SHORT PROBLEM >> Set down exactly the lines from the one with "obj.data.transform(world)" to the one with "node material with", both included, and no line outside that range.

DATA >>
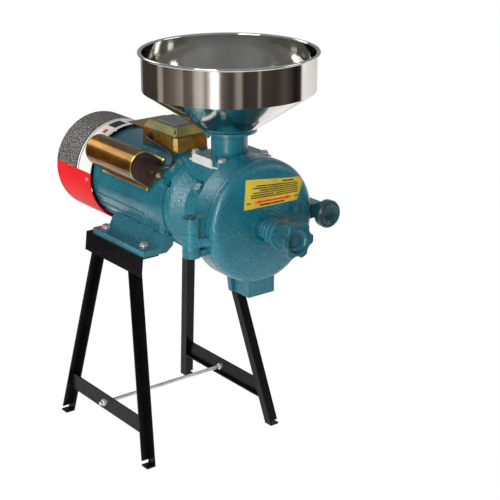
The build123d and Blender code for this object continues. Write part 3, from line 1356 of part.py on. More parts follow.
with BuildPart() as adjusting_knob:
    bar_y(knob_skirt_r, skirt_y, star_y)
    with BuildSketch(facing(star_y)) as star:
        Circle(knob_tip_r)
        with PolarLocations(knob_root_r + knob_scallop_r, knob_lobes, start_angle=knob_turned + 180 / knob_lobes):
            Circle(knob_scallop_r, mode=Mode.SUBTRACT)
        fillet(star.vertices(), 5)
    extrude(amount=knob_star)
    fillet(adjusting_knob.faces().sort_by(Axis.Y)[0].edges(), 2.5)
    # dish in the front
    with BuildSketch(Plane.YZ):
        with BuildLine():
            Polyline((knob_front_y - 1, motor_z + knob_dish_r), (knob_front_y - 1, motor_z),
                     (knob_front_y + knob_dish, motor_z), (knob_front_y + knob_dish, motor_z + knob_floor_r))
            ThreePointArc((knob_front_y + knob_dish, motor_z + knob_floor_r),
                          (knob_front_y + 0.75 * knob_dish, motor_z + knob_floor_r + 0.66 * (knob_dish_r - knob_floor_r)),
                          (knob_front_y, motor_z + knob_dish_r))
            Line((knob_front_y, motor_z + knob_dish_r), (knob_front_y - 1, motor_z + knob_dish_r))
        make_face()
    revolve(axis=motor_axis, mode=Mode.SUBTRACT)
    # room for the boss and the stem
    bar_y(boss_r + 0.4, skirt_y + 1, knob_seat_y - washer_t - run_gap, mode=Mode.SUBTRACT)
    bar_y(stem_r - 4 + seat_gap, skirt_y, stem_tip_y - run_gap, mode=Mode.SUBTRACT)
finish(adjusting_knob, "adjusting_knob")

# ---------------------------------------------------------------- clamp
lug_front_y = door_rear_y - clamp_lug_t
washer_front_y = lug_front_y - run_gap - clamp_washer_t
clamp_base_y = washer_front_y - run_gap
clamp_front_y = clamp_base_y - clamp_knob_t
with BuildPart() as clamp_washer:
    with BuildSketch(facing(washer_front_y + clamp_washer_t, clamp_x, clamp_z)):
        Circle(clamp_stud_r + 5)
        Circle(clamp_stud_r + 0.05, mode=Mode.SUBTRACT)
    extrude(amount=clamp_washer_t)
finish(clamp_washer, "clamp_washer")

with BuildPart() as clamp_stud:
    bar_y(clamp_stud_r, seam_y + clamp_reach, clamp_base_y - 12, clamp_x, clamp_z)
    chamfer(clamp_stud.edges().filter_by(GeomType.CIRCLE).sort_by(Axis.Y)[-1], 1.2)
finish(clamp_stud, "clamp_stud")

with BuildPart() as clamp_knob:
    with BuildSketch(Plane.YZ.offset(clamp_x)):
        with BuildLine():
            Polyline((clamp_base_y, clamp_z), (clamp_base_y, clamp_z + 12), (clamp_base_y - 6, clamp_z + 13),
                     (clamp_base_y - 9, clamp_z + clamp_r), (clamp_front_y + 3, clamp_z + clamp_r),
                     (clamp_front_y, clamp_z + clamp_r - 2.5), (clamp_front_y, clamp_z + clamp_r - 6),
                     (clamp_front_y + 4, clamp_z + 12), (clamp_front_y + 5, clamp_z), close=True)
        make_face()
    revolve(axis=Axis((clamp_x, 0, clamp_z), (0, 1, 0)))
    bar_y(clamp_stud_r + 0.02, clamp_base_y + 1, clamp_base_y - 12.05, clamp_x, clamp_z, mode=Mode.SUBTRACT)
finish(clamp_knob, "clamp_knob")
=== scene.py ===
import math

import bmesh
import bpy
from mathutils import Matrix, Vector


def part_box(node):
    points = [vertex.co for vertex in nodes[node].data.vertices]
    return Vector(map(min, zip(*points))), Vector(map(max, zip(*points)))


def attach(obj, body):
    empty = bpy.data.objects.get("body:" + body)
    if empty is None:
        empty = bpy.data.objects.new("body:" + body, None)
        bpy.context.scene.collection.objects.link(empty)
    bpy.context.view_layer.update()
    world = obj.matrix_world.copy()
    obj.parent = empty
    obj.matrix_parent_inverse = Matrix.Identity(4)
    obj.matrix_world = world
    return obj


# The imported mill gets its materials, a few rings and washers, a camera and a studio. All is in metres, with
# X to the right, Y to the back and Z up, and the door faces -Y.
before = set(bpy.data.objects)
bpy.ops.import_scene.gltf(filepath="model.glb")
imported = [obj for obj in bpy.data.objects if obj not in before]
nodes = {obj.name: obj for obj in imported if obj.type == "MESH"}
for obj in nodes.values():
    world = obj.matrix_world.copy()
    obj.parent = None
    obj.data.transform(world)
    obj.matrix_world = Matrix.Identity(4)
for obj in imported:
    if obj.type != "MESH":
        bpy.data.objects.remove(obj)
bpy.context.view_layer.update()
scene = bpy.context.scene

MM = 0.001
SHAFT_Z = 0.464                                 # the shaft's axis runs along Y at this height
COWL_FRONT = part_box("fan_cowl")[0].y


# ------------------------------------------------------------------ colours and node helpers
def srgb(r, g, b):
    """Linear colour of an 8-bit screen colour."""
    linear = ((c / 255 / 12.92) if c <= 10 else ((c / 255 + 0.055) / 1.055) ** 2.4 for c in (r, g, b))
    return tuple(linear) + (1.0,)


def srgb_mix(a, b, share):
    """Colour part of the way from one to another."""
    return tuple(p + (q - p) * share for p, q in zip(a, b))


class Material:
    """A node material with short calls for the nodes that its colour, gloss and relief come from."""

    def __init__(self, name, color=(0.5, 0.5, 0.5, 1), rough=0.4, metal=0.0, coat=0.0, coat_rough=0.1,
                 specular=0.5):
        self.mat = bpy.data.materials.new(name)
        self.mat.use_nodes = True
        self.tree = self.mat.node_tree
        self.shader = self.tree.nodes["Principled BSDF"]
        self.set(self.shader, **{"Base Color": color, "Roughness": rough, "Metallic": metal,
                                 "Coat Weight": coat, "Coat Roughness": coat_rough,
                                 "Specular IOR Level": specular})
        self.coord = self.add("ShaderNodeTexCoord")

    def set(self, node, **values):
        """Set or link inputs by name, or by number as i0, i1 and so on."""
        for key, value in values.items():
            socket = node.inputs[int(key[1:])] if key[0] == "i" and key[1:].isdigit() else node.inputs[key]
            if isinstance(value, bpy.types.NodeSocket):
                self.tree.links.new(value, socket)
            else:
                socket.default_value = value
        return node

    def add(self, kind, values=None, **props):
        node = self.tree.nodes.new(kind)
        for key, value in props.items():
            setattr(node, key, value)
        self.set(node, **(values or {}))
        return node

    def math(self, op, a, b=0.0, clamp=False):
        return self.add("ShaderNodeMath", {"i0": a, "i1": b}, operation=op, use_clamp=clamp).outputs[0]

    def between(self, value, low, high):
        """One where the value lies between two limits, else zero."""
        return self.math("MULTIPLY", self.math("GREATER_THAN", value, low),
                         self.math("LESS_THAN", value, high))

    def xyz(self):
        return self.add("ShaderNodeSeparateXYZ", {"i0": self.coord.outputs["Object"]}).outputs

    def join(self, x, y):
        """Flat coordinates from two values."""
        return self.add("ShaderNodeCombineXYZ", {"i0": x, "i1": y, "i2": 0.0}).outputs[0]

    def noise(self, scale, detail=3.0, rough=0.5, distortion=0.0, stretch=None, source=None):
        vector = source or self.coord.outputs["Object"]
        if stretch:
            vector = self.add("ShaderNodeMapping", {"Vector": vector, "Scale": stretch}).outputs[0]
        return self.add("ShaderNodeTexNoise", {"Vector": vector, "Scale": scale, "Detail": detail,
                                               "Roughness": rough, "Distortion": distortion}).outputs["Fac"]

    def ramp(self, value, stops):
        node = self.add("ShaderNodeValToRGB", {"Fac": value})
        elements = node.color_ramp.elements
        while len(elements) < len(stops):
            elements.new(0.5)
        for element, (place, color) in zip(elements, stops):
            element.position = place
            element.color = color if isinstance(color, tuple) else (color, color, color, 1)
        return node.outputs[0]

    def mix(self, fac, a, b, blend="MIX"):
        """Mix of two colours, which are inputs 6 and 7 of the node."""
        node = self.add("ShaderNodeMix", data_type="RGBA", blend_type=blend)
        self.set(node, i0=fac, i6=a, i7=b)
        return node.outputs[2]

    def bump(self, height, strength, distance, normal=None):
        values = {"Height": height, "Strength": strength, "Distance": distance}
        if normal is not None:
            values["Normal"] = normal
        return self.add("ShaderNodeBump", values).outputs[0]

    def out(self, **values):
        """Set or link the shader's inputs, with _ for a space, and give the finished material."""
        self.set(self.shader, **{key.replace("_", " "): value for key, value in values.items()})
        return self.mat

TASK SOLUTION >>
    obj.data.transform(world)
    obj.matrix_world = Matrix.Identity(4)
for obj in imported:
    if obj.type != "MESH":
        bpy.data.objects.remove(obj)
bpy.context.view_layer.update()
scene = bpy.context.scene

MM = 0.001
SHAFT_Z = 0.464                                 # the shaft's axis runs along Y at this height
COWL_FRONT = part_box("fan_cowl")[0].y


# ------------------------------------------------------------------ colours and node helpers
def srgb(r, g, b):
    """Linear colour of an 8-bit screen colour."""
    linear = ((c / 255 / 12.92) if c <= 10 else ((c / 255 + 0.055) / 1.055) ** 2.4 for c in (r, g, b))
    return tuple(linear) + (1.0,)


def srgb_mix(a, b, share):
    """Colour part of the way from one to another."""
    return tuple(p + (q - p) * share for p, q in zip(a, b))


class Material:
    """A node material with short calls for the nodes that its colour, gloss and relief come from."""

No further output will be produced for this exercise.